Additionally, Toshiya’s traumatic family background resurfaces in a surprising and touching guise, Joe Gibson finally demonstrates why his pitches leave everyone eating dust, and even Goro’s little brother Shingo gets his moment in the limelight. Perhaps the weakest of the dramas, Goro and Shimizu’s romantic subplot sees them still dancing around each other, with one or two positive but inconsequential developments to keep their relationship simmering away. While always a welcome returnee to the main cast, Shimizu's role has become that of a beaten companion; time and time mistreated and ignored by Goro, I’m no longer sure what it is that’s meant to make them a believable couple. Luckily, this is also a minor plot strand – generally, the characters' personal developments are excellently handled, enhancing the emotional impact of what’s happening on the pitch.

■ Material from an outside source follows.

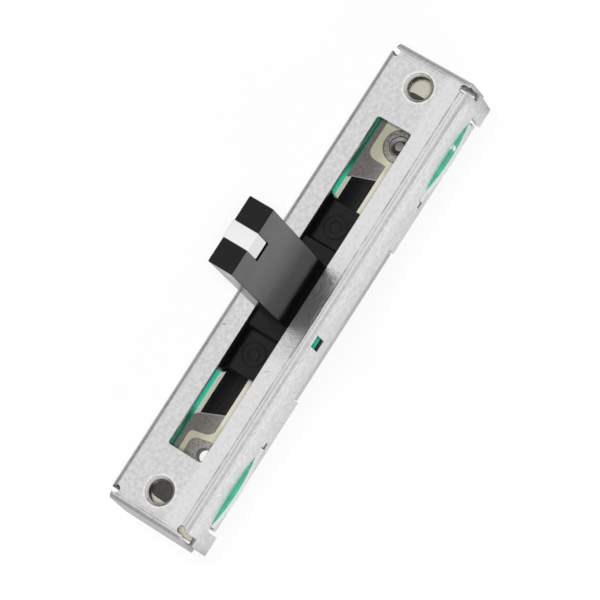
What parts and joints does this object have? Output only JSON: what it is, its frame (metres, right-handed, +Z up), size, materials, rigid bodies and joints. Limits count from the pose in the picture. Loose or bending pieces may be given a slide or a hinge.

For fans harbouring doubts about this series recovering from its uncharacteristically mediocre fourth season, Goro Shigeno will pulverise them in a hail of fastballs. It’s been long in the coming, but Major S5 finally proves the franchise still has a lot of love to give – with breathtaking action, gripping character development, and rousing stadium environments, no doubt its grateful fans will love it right back.